Cinq chants d’amours hébreux

Le violoniste bleu, Marc Chagall, 1947, Collection privée


Eric Whitacre : Five Hebrew Love Songs, 1. Temuná, Light & Gold

Eric Whitacre, né le 2 janvier 1970 à Reno (Nevada, États-Unis) est un compositeur américain de musique orchestrale, de chant choral et de musique électronique. Il a également dirigé plusieurs ensembles sur les continents européen, asiatique, australien et américain.

Il vit aujourd’hui à Los Angeles en Californie avec sa femme, la soprano Hila Plitmann et son fils.

La musique de Whitacre (et particulièrement sa musique pour chœur) a inspiré la création des festivals de musique nationaux et internationaux. En juillet 2004, l’opéra de Sydney a hébergé la première édition du festival pour orchestre Eric Whitacre. En juin 2007, Venise et Florence ont hébergé le premier festival Whitacre de Venise.

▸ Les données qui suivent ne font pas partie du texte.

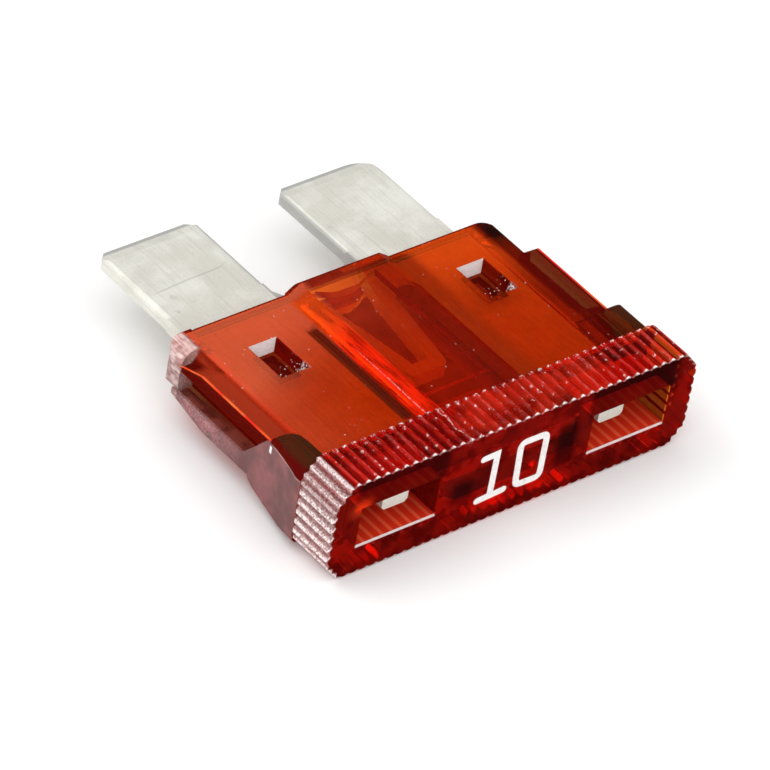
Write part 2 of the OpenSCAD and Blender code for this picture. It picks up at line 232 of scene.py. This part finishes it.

Sur son site, , il explique dans ses mots le processus de création des Five Hebrew Songs, et fournit plusieurs détails intéressants concernant la création de l’œuvre. En voici un extrait :

In the spring of 1996, my great friend and brilliant violinist Friedemann Eichhorn invited me and my girlfriend-at-the-time Hila Plitmann (a soprano) to give a concert with him in his home city of Speyer, Germany. We had all met that year as students at the Juilliard School, and were inseparable.

Because we were appearing as a band of traveling musicians, ‘Friedy’ asked me to write a set of troubadour songs for piano, violin and soprano. I asked Hila (who was born and raised in Jerusalem) to write me a few ‘postcards’ in her native tongue, and a few days later she presented me with these exquisite and delicate Hebrew poems. I set them while we vacationed in a small skiing village in the Swiss Alps, and we performed them for the first time a week later in Speyer.

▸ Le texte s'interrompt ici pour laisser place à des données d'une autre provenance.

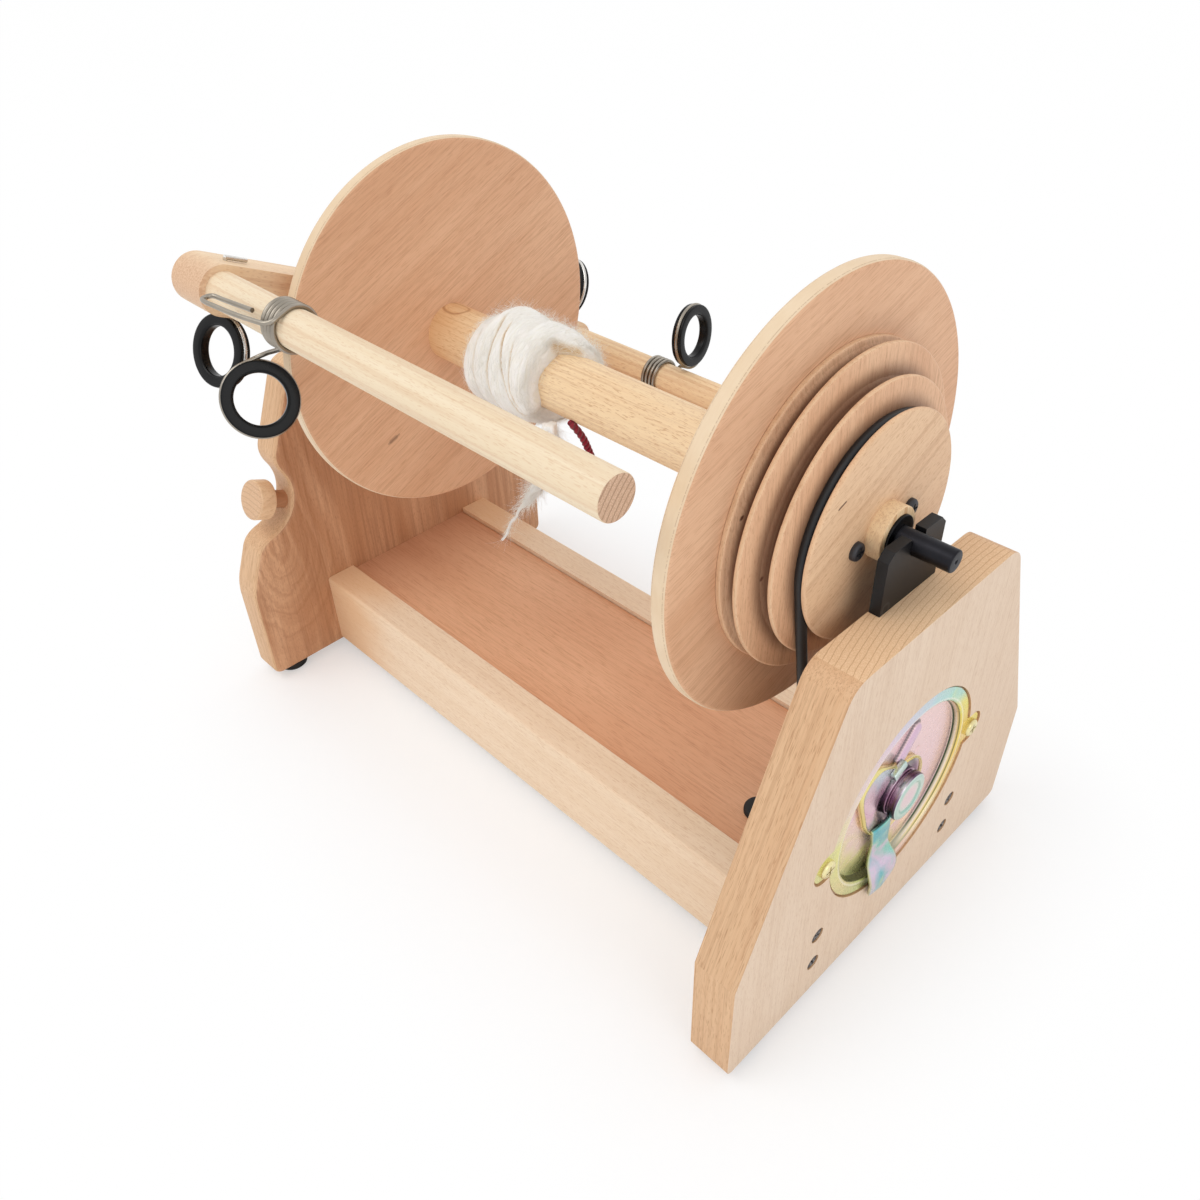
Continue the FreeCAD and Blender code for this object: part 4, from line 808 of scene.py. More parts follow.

In 2001, the University of Miami commissioned me to adapt the songs for SATB chorus and string quartet, and the Efroni Choir in Israel commissioned me to adapt them for SA, violin and piano, leaving me now with five (!) different versions of the same work: SATB and string quartet; SATB, violin, and piano; SA and string quartet; SA violin, and piano; and the original soprano, violin, and piano. The choral parts are exactly the same for the different accompaniments, so that if the choir wants to perform the version with string quartet, the chorus can sing from the piano/violin score and the conductor can lead from the quartet version.

Each of the songs captures a moment that Hila and I shared together. Kala Kalla (which means ‘light bride’) was a pun I came up with while she was first teaching me Hebrew. The bells at the beginning of Eyze Sheleg are the exact pitches that awakened us each morning in Germany as they rang from a nearby cathedral.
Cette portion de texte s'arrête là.